··· Source excerpt ···

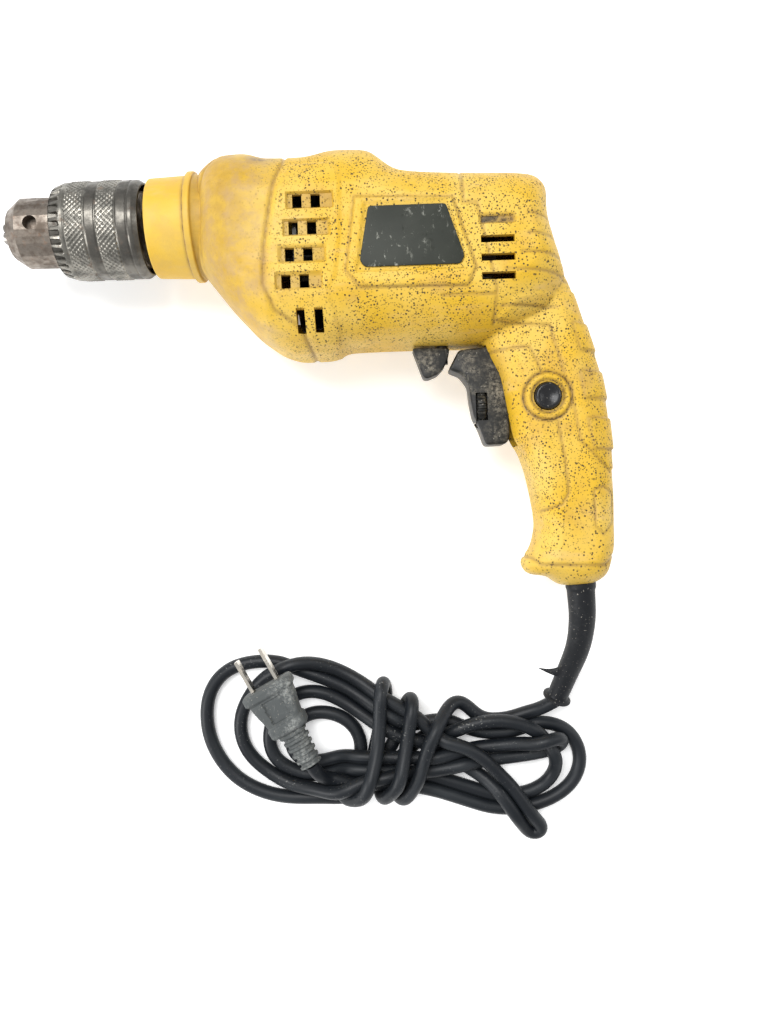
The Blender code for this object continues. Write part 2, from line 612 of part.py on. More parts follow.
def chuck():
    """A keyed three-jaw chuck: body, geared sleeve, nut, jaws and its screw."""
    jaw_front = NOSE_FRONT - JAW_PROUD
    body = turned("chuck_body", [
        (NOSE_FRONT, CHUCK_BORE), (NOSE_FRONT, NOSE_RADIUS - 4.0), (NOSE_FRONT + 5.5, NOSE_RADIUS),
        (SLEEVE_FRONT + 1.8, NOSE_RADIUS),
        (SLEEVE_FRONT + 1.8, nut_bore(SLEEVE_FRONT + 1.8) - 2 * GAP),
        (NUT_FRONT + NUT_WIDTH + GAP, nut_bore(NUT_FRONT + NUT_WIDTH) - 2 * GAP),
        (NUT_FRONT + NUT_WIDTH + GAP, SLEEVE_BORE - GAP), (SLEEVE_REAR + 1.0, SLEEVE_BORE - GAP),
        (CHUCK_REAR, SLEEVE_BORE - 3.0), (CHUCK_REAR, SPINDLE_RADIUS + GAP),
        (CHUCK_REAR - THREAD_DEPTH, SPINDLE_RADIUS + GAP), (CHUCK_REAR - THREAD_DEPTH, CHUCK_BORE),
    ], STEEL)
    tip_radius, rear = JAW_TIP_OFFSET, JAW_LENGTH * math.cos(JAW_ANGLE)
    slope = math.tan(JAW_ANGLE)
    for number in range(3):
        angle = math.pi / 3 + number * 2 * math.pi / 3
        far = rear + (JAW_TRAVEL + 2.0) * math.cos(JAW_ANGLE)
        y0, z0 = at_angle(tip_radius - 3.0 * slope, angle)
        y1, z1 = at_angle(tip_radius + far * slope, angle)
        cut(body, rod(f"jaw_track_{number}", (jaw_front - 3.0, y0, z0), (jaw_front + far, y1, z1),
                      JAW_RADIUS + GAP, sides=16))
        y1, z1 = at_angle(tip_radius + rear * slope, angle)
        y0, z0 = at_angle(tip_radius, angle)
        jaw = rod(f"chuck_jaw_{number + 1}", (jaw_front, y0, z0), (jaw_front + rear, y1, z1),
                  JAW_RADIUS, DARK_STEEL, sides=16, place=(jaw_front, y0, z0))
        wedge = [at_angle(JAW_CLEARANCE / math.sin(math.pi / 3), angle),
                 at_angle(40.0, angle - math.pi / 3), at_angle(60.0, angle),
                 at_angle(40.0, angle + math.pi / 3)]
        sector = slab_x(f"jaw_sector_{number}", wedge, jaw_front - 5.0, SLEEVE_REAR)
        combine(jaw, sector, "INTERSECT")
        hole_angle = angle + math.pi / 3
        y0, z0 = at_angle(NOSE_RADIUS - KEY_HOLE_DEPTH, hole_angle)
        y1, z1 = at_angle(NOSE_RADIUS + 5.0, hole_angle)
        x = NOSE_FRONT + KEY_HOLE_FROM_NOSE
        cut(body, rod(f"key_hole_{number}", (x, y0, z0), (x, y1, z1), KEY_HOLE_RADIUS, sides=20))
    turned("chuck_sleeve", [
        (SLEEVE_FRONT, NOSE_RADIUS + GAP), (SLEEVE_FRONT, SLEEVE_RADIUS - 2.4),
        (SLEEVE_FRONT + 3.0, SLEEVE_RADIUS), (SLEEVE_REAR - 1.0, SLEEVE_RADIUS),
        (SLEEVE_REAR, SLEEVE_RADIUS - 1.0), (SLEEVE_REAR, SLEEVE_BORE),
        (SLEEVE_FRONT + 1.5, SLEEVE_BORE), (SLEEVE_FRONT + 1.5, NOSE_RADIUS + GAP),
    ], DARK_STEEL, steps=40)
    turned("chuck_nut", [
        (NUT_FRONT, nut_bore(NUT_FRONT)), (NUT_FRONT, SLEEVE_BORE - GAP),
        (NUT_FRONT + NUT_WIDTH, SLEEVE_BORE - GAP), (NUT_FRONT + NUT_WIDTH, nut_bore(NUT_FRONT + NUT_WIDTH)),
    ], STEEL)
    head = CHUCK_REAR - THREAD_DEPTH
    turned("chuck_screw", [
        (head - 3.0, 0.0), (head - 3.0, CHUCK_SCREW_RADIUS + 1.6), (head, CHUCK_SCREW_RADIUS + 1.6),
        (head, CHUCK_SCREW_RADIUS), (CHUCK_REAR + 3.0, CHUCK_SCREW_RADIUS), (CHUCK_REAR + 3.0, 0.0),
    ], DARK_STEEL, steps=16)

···

What to work on: Set out the complete listing exactly as shown.

Exercise response:
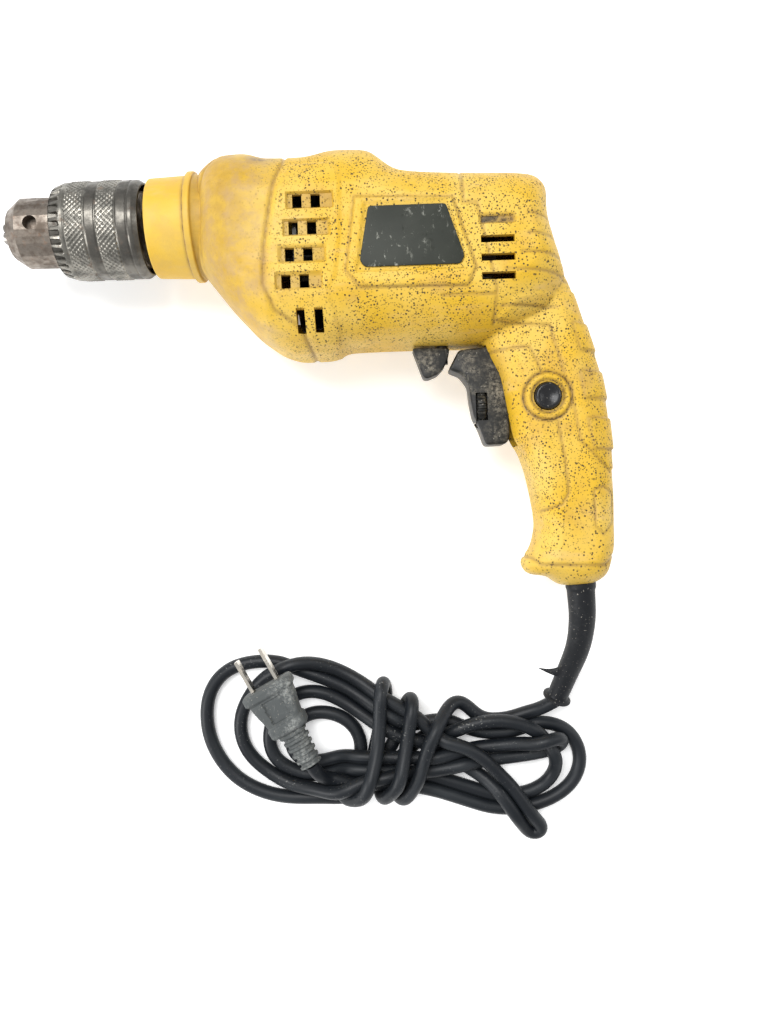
The Blender code for this object continues. Write part 2, from line 612 of part.py on. More parts follow.
def chuck():
    """A keyed three-jaw chuck: body, geared sleeve, nut, jaws and its screw."""
    jaw_front = NOSE_FRONT - JAW_PROUD
    body = turned("chuck_body", [
        (NOSE_FRONT, CHUCK_BORE), (NOSE_FRONT, NOSE_RADIUS - 4.0), (NOSE_FRONT + 5.5, NOSE_RADIUS),
        (SLEEVE_FRONT + 1.8, NOSE_RADIUS),
        (SLEEVE_FRONT + 1.8, nut_bore(SLEEVE_FRONT + 1.8) - 2 * GAP),
        (NUT_FRONT + NUT_WIDTH + GAP, nut_bore(NUT_FRONT + NUT_WIDTH) - 2 * GAP),
        (NUT_FRONT + NUT_WIDTH + GAP, SLEEVE_BORE - GAP), (SLEEVE_REAR + 1.0, SLEEVE_BORE - GAP),
        (CHUCK_REAR, SLEEVE_BORE - 3.0), (CHUCK_REAR, SPINDLE_RADIUS + GAP),
        (CHUCK_REAR - THREAD_DEPTH, SPINDLE_RADIUS + GAP), (CHUCK_REAR - THREAD_DEPTH, CHUCK_BORE),
    ], STEEL)
    tip_radius, rear = JAW_TIP_OFFSET, JAW_LENGTH * math.cos(JAW_ANGLE)
    slope = math.tan(JAW_ANGLE)
    for number in range(3):
        angle = math.pi / 3 + number * 2 * math.pi / 3
        far = rear + (JAW_TRAVEL + 2.0) * math.cos(JAW_ANGLE)
        y0, z0 = at_angle(tip_radius - 3.0 * slope, angle)
        y1, z1 = at_angle(tip_radius + far * slope, angle)
        cut(body, rod(f"jaw_track_{number}", (jaw_front - 3.0, y0, z0), (jaw_front + far, y1, z1),
                      JAW_RADIUS + GAP, sides=16))
        y1, z1 = at_angle(tip_radius + rear * slope, angle)
        y0, z0 = at_angle(tip_radius, angle)
        jaw = rod(f"chuck_jaw_{number + 1}", (jaw_front, y0, z0), (jaw_front + rear, y1, z1),
                  JAW_RADIUS, DARK_STEEL, sides=16, place=(jaw_front, y0, z0))
        wedge = [at_angle(JAW_CLEARANCE / math.sin(math.pi / 3), angle),
                 at_angle(40.0, angle - math.pi / 3), at_angle(60.0, angle),
                 at_angle(40.0, angle + math.pi / 3)]
        sector = slab_x(f"jaw_sector_{number}", wedge, jaw_front - 5.0, SLEEVE_REAR)
        combine(jaw, sector, "INTERSECT")
        hole_angle = angle + math.pi / 3
        y0, z0 = at_angle(NOSE_RADIUS - KEY_HOLE_DEPTH, hole_angle)
        y1, z1 = at_angle(NOSE_RADIUS + 5.0, hole_angle)
        x = NOSE_FRONT + KEY_HOLE_FROM_NOSE
        cut(body, rod(f"key_hole_{number}", (x, y0, z0), (x, y1, z1), KEY_HOLE_RADIUS, sides=20))
    turned("chuck_sleeve", [
        (SLEEVE_FRONT, NOSE_RADIUS + GAP), (SLEEVE_FRONT, SLEEVE_RADIUS - 2.4),
        (SLEEVE_FRONT + 3.0, SLEEVE_RADIUS), (SLEEVE_REAR - 1.0, SLEEVE_RADIUS),
        (SLEEVE_REAR, SLEEVE_RADIUS - 1.0), (SLEEVE_REAR, SLEEVE_BORE),
        (SLEEVE_FRONT + 1.5, SLEEVE_BORE), (SLEEVE_FRONT + 1.5, NOSE_RADIUS + GAP),
    ], DARK_STEEL, steps=40)
    turned("chuck_nut", [
        (NUT_FRONT, nut_bore(NUT_FRONT)), (NUT_FRONT, SLEEVE_BORE - GAP),
        (NUT_FRONT + NUT_WIDTH, SLEEVE_BORE - GAP), (NUT_FRONT + NUT_WIDTH, nut_bore(NUT_FRONT + NUT_WIDTH)),
    ], STEEL)
    head = CHUCK_REAR - THREAD_DEPTH
    turned("chuck_screw", [
        (head - 3.0, 0.0), (head - 3.0, CHUCK_SCREW_RADIUS + 1.6), (head, CHUCK_SCREW_RADIUS + 1.6),
        (head, CHUCK_SCREW_RADIUS), (CHUCK_REAR + 3.0, CHUCK_SCREW_RADIUS), (CHUCK_REAR + 3.0, 0.0),
    ], DARK_STEEL, steps=16)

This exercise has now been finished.